The Amazing World of Gumball
The Amazing World of Gumball (also known as Gumball) is a British-American children's animated television created by for Cartoon Network. Produced primarily by Cartoon Network Development Studio Europe, it first aired on May 3, 2011, and the show will end on June 24, 2019. The series revolves around the life of Gumball Watterson, a 12-year-old cat who attends middle school in the fictional city of Elmore. Accompanied by his adoptive goldfish brother Darwin Watterson, he frequently finds himself involved in various shenanigans around the city, during which he interacts with his other family members—sister Anais and parents Nicole and Richard and an extended supporting cast of characters.
Bocquelet based several of the series' characters on rejected characters from his previous commercial work and making its premise a mixture of "family shows and school shows", which Cartoon Network was heavily interested in. He pitched The Amazing World of Gumball to the network and Turner Broadcastiung executive Daniel Lennard subsequently greenlit production of the series. It is the first series to be produced by Cartoon Network Development Studio Europe, and is currently co-produced with Studio SOI and Great Marlborough Productions Limited.
One unique feature of the series is its lack of stylistic unity. Characters are designed, filmed, and animated using different styles and techniques (stylised traditional animation, puppetry, CGI, stop motion, Flash animation, live action, etc.)
The series has made multiple stylistic changes throughout its production, specifically in the transition between its first and second seasons. Such changes include character redesigns, an increase in the use of VFX, higher quality animation, and a shift towards a much more satirical comedic style.
The series revolves around the life of a 12-year-old cat named Gumball Watterson (Logan Grove, seasons 1–2 and season 3 episode: "The Kids"; Jacob Hopkins, rest of season 3 to "The Copycats", Nicolas Cantu, rest of season 5 onward) and his frequent shenanigans in the fictional American city of Elmore, accompanied by his adopted goldfish brother/best friend Darwin (Kwesi Boakye, season 1–2 and season 3 episode: "The Kids"; Terrell Ransom Jr., rest of season 3 to "The Copycats", Donielle T. Hansley Jr., rest of season 5 onward). Gumball's other family members—his intellectual sister Anais (Kyla Rae Kowalewski) and stay-at-home father Richard (Dan Russell), both rabbits, and workaholic mother Nicole (Teresa Gallagher), a cat—often find themselves involved in Gumball's exploits. Gumball attends school with his siblings at Elmore Junior High, where throughout the series he interacts with his various middle school classmates, most prominently his love interest and eventual girlfriend Penny Fitzgerald (also Gallagher).

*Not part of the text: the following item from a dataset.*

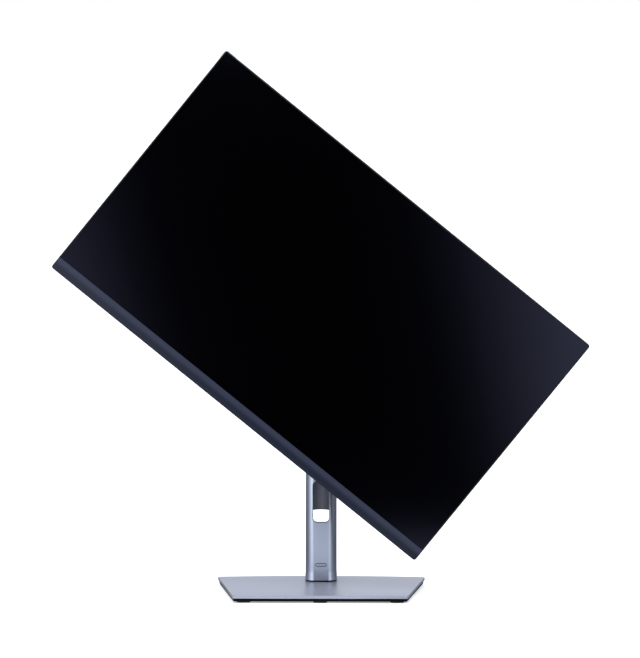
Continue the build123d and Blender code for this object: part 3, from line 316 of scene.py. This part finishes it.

One prominent feature of the series since its third season is "The Void", a dimension inside of Elmore where all the universe's mistakes reside. This includes references to aspects of reality as well as in-series elements. Rob (Hugo Harold-Harrison, David Warner for episodes "The Nemesis" to "The Disaster") is a background character from the first two seasons who became trapped in The Void after becoming "irrelevant". He later escapes in Season 3, after which he becomes Gumball's nemesis and main antagonist. He is shown to be aware of his fictional existence in the Season 4 episode "The Disaster", and his hatred towards Gumball is a result of his role as the protagonist.
Why It Rocks
- Great and likable characters.
- Good voice acting.
- Entertaining plots.
- Many characters designs are mixed with claymation, live-action, traditional animation (mostly digital ink and paint animation because cel animation is no longer used after the 1990's and the 2000's announced digital ink and painting animation) and CGI computer animation, which looks very unique.
- Nearly all of the jokes are hilarious.
- Cultural references, including Dragon Ball Z.
- Some catchy songs like "Be Your Own You" and "Books are Violent".
- Rob's transition from being a background character into an antagonist was well-executed.
- The concept where a dimension full of the world's mistakes is pretty interesting and clever.
- The show greatly improves as it goes on after season 1 with better plots, better animation, more reasonable stories, and most importantly, more refined comedy, mostly meta humor.
- Some jokes can be unpleasant.
- The series finale, "The Inquisition", was poorly received by fans due to its cliffhanger ending.
- An occasional bad episode like "The Girlfriend", "The Apprentice," "The Rival," or "The Hero".
- It has some mean-spirited moments sometimes
- Season 1 was pretty mediocre at times and had hit-or-miss character designs, it did improve however.
- Several attempts to be hip and cool with kids and tweens (especially in Seasons 5 and 6).
- The usually likeable characters can be annoying at times
- There is a Chinese knockoff of the show called Miracle Star, which was later parodied by this show in the episode The Copycats.